» Stated task
Return only the lines from the top of the material through the line marked by "cv + du * math.sin(turn)", unaltered.

» Recorded information
───

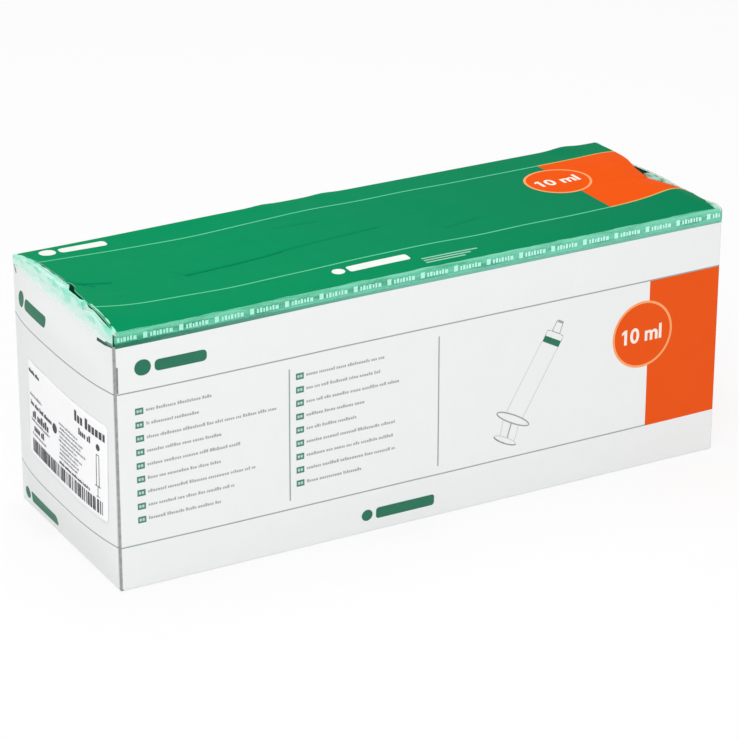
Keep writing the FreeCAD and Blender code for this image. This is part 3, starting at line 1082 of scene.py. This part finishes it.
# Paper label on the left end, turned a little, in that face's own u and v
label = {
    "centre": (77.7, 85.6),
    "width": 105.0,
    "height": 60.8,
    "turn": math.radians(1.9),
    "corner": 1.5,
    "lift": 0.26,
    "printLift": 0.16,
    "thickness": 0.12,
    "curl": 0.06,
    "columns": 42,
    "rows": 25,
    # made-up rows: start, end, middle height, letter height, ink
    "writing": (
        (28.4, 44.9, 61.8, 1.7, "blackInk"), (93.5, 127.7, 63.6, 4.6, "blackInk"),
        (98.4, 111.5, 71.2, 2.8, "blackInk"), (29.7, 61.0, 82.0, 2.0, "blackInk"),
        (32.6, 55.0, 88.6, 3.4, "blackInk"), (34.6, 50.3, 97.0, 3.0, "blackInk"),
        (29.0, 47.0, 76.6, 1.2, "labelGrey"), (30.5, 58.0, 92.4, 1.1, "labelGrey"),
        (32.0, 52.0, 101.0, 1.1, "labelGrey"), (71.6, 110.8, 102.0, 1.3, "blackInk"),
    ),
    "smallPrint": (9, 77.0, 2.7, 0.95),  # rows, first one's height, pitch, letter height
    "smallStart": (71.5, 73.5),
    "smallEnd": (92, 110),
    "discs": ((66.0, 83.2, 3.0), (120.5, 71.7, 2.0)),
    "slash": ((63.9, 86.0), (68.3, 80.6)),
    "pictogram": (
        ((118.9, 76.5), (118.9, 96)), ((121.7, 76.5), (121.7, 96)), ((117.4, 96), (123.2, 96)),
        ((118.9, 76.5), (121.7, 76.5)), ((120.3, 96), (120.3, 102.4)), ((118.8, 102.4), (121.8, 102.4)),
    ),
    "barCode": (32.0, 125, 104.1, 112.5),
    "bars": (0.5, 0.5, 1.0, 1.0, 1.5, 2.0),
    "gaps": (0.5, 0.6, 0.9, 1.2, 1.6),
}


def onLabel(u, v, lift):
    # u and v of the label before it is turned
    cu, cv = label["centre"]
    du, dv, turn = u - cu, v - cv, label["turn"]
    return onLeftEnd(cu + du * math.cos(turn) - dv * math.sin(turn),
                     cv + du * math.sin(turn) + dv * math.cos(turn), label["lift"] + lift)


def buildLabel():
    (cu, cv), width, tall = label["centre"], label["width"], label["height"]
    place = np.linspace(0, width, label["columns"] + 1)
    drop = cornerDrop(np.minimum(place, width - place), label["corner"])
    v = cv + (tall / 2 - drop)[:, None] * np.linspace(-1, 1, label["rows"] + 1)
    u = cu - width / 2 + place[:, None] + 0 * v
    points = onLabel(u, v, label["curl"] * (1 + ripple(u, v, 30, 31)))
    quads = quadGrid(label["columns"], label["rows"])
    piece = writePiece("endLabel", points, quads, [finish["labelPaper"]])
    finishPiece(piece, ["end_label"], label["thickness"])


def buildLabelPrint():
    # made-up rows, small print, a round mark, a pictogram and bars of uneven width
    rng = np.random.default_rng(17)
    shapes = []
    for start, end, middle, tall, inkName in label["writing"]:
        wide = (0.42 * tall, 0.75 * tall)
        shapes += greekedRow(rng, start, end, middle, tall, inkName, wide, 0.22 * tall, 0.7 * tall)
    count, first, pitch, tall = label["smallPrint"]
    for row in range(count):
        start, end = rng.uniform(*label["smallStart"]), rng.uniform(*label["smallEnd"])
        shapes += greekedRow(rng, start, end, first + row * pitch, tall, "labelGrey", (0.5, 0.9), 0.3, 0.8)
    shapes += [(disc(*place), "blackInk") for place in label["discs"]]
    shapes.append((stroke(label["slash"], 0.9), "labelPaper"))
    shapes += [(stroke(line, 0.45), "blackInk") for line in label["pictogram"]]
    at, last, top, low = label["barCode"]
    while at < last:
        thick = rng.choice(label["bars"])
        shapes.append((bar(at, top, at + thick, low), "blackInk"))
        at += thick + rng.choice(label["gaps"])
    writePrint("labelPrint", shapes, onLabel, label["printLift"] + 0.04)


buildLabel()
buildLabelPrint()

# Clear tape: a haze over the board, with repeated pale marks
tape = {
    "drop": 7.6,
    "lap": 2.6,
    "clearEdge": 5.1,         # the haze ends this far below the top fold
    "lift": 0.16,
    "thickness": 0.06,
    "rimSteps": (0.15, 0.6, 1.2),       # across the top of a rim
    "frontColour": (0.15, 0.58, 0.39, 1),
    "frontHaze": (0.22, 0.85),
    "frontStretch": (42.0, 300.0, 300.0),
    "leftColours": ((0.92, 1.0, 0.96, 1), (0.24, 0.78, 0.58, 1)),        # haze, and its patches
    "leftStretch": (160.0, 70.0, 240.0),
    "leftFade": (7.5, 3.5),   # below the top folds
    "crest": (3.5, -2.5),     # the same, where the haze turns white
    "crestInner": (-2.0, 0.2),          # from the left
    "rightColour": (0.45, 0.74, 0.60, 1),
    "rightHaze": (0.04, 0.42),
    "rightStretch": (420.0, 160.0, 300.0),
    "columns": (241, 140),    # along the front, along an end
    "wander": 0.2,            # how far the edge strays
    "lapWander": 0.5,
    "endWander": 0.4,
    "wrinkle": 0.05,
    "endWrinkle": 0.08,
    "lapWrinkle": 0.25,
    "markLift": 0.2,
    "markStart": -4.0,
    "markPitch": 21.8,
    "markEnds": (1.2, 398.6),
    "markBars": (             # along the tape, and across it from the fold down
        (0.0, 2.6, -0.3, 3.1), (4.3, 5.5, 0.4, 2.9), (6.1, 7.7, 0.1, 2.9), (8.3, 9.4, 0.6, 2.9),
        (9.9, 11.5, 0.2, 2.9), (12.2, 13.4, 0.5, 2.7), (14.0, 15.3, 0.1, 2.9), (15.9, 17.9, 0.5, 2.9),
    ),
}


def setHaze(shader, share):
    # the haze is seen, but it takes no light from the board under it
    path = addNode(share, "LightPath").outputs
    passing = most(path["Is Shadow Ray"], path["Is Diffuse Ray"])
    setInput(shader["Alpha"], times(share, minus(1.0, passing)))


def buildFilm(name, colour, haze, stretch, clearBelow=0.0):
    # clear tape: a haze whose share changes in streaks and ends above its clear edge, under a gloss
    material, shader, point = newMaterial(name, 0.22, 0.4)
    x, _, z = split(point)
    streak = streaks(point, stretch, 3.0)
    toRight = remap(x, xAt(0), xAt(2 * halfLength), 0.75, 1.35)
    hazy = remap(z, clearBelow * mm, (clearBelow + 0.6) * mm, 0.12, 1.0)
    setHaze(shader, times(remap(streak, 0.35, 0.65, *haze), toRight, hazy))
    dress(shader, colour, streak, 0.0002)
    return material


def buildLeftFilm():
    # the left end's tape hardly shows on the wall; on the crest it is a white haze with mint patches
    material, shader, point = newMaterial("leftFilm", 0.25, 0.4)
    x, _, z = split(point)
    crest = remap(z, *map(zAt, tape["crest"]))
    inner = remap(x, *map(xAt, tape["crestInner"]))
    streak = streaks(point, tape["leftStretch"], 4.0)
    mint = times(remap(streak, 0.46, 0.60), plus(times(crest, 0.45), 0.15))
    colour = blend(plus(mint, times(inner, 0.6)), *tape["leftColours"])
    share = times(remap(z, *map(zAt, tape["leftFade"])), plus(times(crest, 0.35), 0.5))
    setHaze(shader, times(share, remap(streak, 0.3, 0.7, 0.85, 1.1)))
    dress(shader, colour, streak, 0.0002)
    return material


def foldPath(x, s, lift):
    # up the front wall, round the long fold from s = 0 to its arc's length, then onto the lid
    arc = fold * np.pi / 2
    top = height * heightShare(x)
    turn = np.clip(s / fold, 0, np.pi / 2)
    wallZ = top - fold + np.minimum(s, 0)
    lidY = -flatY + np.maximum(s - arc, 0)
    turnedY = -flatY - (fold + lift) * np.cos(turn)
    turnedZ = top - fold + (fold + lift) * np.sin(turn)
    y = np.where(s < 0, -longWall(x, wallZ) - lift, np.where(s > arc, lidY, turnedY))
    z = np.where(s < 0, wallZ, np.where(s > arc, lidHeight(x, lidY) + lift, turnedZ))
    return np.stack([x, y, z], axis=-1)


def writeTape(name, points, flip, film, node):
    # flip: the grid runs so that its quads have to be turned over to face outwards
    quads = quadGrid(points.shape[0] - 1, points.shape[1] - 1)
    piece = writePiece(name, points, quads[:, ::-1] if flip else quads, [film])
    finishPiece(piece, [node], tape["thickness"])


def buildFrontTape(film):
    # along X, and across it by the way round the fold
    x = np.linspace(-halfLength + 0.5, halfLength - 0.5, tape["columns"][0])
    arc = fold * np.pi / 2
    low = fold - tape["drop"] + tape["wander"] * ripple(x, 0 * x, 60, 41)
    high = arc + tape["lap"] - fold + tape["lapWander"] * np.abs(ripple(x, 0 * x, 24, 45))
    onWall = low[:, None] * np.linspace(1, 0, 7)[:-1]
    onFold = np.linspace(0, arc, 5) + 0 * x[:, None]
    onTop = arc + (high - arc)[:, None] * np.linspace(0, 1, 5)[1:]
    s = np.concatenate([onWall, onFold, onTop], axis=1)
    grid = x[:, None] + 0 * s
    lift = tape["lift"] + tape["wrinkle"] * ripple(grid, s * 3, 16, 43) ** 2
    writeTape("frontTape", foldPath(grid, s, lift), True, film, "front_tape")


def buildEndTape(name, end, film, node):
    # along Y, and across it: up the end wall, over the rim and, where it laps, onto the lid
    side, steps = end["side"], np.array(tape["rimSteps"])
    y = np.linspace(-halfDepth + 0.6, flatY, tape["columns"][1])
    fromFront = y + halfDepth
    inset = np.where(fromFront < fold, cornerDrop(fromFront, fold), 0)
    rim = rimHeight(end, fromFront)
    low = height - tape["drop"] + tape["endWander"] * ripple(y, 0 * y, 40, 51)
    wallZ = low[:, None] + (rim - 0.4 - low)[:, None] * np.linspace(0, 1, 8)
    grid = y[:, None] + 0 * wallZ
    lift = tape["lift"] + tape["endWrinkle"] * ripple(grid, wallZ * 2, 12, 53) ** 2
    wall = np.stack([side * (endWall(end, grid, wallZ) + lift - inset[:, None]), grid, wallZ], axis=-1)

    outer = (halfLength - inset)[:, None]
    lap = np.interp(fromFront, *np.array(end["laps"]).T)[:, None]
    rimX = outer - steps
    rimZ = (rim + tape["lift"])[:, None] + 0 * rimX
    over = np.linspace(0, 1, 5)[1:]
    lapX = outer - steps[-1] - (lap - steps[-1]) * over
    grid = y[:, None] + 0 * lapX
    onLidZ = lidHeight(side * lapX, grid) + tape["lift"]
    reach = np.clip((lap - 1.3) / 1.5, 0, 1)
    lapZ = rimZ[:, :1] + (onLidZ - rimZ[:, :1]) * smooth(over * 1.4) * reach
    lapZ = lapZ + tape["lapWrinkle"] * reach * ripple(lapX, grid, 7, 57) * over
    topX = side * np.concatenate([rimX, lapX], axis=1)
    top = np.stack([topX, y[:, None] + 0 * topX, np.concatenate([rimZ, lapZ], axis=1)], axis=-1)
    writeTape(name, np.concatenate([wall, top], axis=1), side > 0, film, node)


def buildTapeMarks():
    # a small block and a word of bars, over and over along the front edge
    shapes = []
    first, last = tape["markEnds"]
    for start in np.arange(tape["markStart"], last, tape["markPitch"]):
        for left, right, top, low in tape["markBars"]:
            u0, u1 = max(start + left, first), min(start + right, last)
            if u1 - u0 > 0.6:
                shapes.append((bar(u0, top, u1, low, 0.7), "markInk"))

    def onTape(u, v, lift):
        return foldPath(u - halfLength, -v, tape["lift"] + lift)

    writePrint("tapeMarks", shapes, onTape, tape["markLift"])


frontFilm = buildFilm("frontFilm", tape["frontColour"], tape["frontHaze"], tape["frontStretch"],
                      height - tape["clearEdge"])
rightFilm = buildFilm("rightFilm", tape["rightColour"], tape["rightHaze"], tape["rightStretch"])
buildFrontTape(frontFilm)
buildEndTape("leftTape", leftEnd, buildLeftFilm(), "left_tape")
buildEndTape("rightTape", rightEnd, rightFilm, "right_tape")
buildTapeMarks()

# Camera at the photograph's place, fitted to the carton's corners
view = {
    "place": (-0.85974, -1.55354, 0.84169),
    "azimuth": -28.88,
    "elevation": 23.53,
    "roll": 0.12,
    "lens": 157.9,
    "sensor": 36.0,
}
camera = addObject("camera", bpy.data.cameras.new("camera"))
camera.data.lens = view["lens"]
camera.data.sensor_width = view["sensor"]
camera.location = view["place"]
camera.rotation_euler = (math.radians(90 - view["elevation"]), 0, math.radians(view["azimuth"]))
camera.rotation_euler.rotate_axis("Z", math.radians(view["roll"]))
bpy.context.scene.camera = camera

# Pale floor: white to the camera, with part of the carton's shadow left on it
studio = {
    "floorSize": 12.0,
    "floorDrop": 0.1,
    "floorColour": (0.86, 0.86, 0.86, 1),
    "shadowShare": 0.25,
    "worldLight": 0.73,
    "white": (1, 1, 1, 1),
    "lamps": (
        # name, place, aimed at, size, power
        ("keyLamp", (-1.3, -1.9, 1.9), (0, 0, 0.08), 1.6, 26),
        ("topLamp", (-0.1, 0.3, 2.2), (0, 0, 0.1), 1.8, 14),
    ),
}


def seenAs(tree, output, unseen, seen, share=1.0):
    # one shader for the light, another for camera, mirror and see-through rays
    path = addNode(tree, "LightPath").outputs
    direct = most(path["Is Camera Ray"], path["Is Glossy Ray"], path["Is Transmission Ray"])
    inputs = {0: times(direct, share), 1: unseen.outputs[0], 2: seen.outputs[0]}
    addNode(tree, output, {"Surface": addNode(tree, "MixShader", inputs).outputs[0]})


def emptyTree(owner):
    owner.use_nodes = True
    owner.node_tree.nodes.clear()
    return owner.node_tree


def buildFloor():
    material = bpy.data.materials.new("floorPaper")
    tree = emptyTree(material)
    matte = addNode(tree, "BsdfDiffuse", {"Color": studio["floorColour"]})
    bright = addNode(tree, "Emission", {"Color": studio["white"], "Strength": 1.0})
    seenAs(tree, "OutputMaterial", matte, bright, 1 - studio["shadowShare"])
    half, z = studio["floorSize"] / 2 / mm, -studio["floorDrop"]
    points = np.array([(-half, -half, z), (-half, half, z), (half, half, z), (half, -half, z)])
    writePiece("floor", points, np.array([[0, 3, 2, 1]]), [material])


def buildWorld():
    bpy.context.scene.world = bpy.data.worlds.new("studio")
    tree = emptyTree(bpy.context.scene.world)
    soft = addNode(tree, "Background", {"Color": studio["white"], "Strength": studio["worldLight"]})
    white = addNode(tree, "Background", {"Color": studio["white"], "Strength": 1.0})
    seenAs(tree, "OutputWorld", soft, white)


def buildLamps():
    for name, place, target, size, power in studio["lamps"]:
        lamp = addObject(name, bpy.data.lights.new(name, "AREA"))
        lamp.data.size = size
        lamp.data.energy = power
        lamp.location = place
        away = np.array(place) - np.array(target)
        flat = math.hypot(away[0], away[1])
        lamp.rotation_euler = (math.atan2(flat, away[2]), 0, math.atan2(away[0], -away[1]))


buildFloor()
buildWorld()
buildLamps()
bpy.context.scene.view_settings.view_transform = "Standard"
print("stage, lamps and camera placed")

───

» Answer
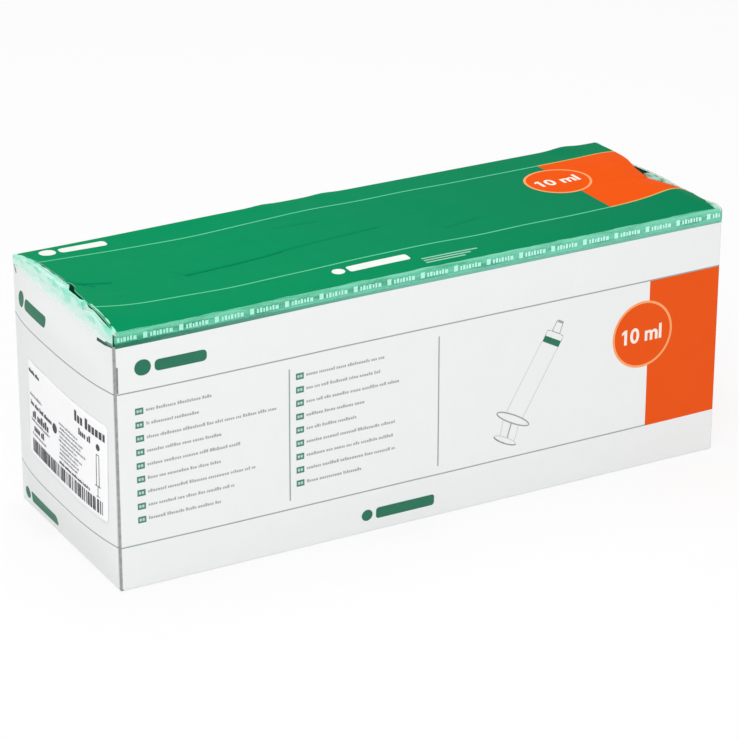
Keep writing the FreeCAD and Blender code for this image. This is part 3, starting at line 1082 of scene.py. This part finishes it.
# Paper label on the left end, turned a little, in that face's own u and v
label = {
    "centre": (77.7, 85.6),
    "width": 105.0,
    "height": 60.8,
    "turn": math.radians(1.9),
    "corner": 1.5,
    "lift": 0.26,
    "printLift": 0.16,
    "thickness": 0.12,
    "curl": 0.06,
    "columns": 42,
    "rows": 25,
    # made-up rows: start, end, middle height, letter height, ink
    "writing": (
        (28.4, 44.9, 61.8, 1.7, "blackInk"), (93.5, 127.7, 63.6, 4.6, "blackInk"),
        (98.4, 111.5, 71.2, 2.8, "blackInk"), (29.7, 61.0, 82.0, 2.0, "blackInk"),
        (32.6, 55.0, 88.6, 3.4, "blackInk"), (34.6, 50.3, 97.0, 3.0, "blackInk"),
        (29.0, 47.0, 76.6, 1.2, "labelGrey"), (30.5, 58.0, 92.4, 1.1, "labelGrey"),
        (32.0, 52.0, 101.0, 1.1, "labelGrey"), (71.6, 110.8, 102.0, 1.3, "blackInk"),
    ),
    "smallPrint": (9, 77.0, 2.7, 0.95),  # rows, first one's height, pitch, letter height
    "smallStart": (71.5, 73.5),
    "smallEnd": (92, 110),
    "discs": ((66.0, 83.2, 3.0), (120.5, 71.7, 2.0)),
    "slash": ((63.9, 86.0), (68.3, 80.6)),
    "pictogram": (
        ((118.9, 76.5), (118.9, 96)), ((121.7, 76.5), (121.7, 96)), ((117.4, 96), (123.2, 96)),
        ((118.9, 76.5), (121.7, 76.5)), ((120.3, 96), (120.3, 102.4)), ((118.8, 102.4), (121.8, 102.4)),
    ),
    "barCode": (32.0, 125, 104.1, 112.5),
    "bars": (0.5, 0.5, 1.0, 1.0, 1.5, 2.0),
    "gaps": (0.5, 0.6, 0.9, 1.2, 1.6),
}


def onLabel(u, v, lift):
    # u and v of the label before it is turned
    cu, cv = label["centre"]
    du, dv, turn = u - cu, v - cv, label["turn"]
    return onLeftEnd(cu + du * math.cos(turn) - dv * math.sin(turn),
                     cv + du * math.sin(turn) + dv * math.cos(turn), label["lift"] + lift)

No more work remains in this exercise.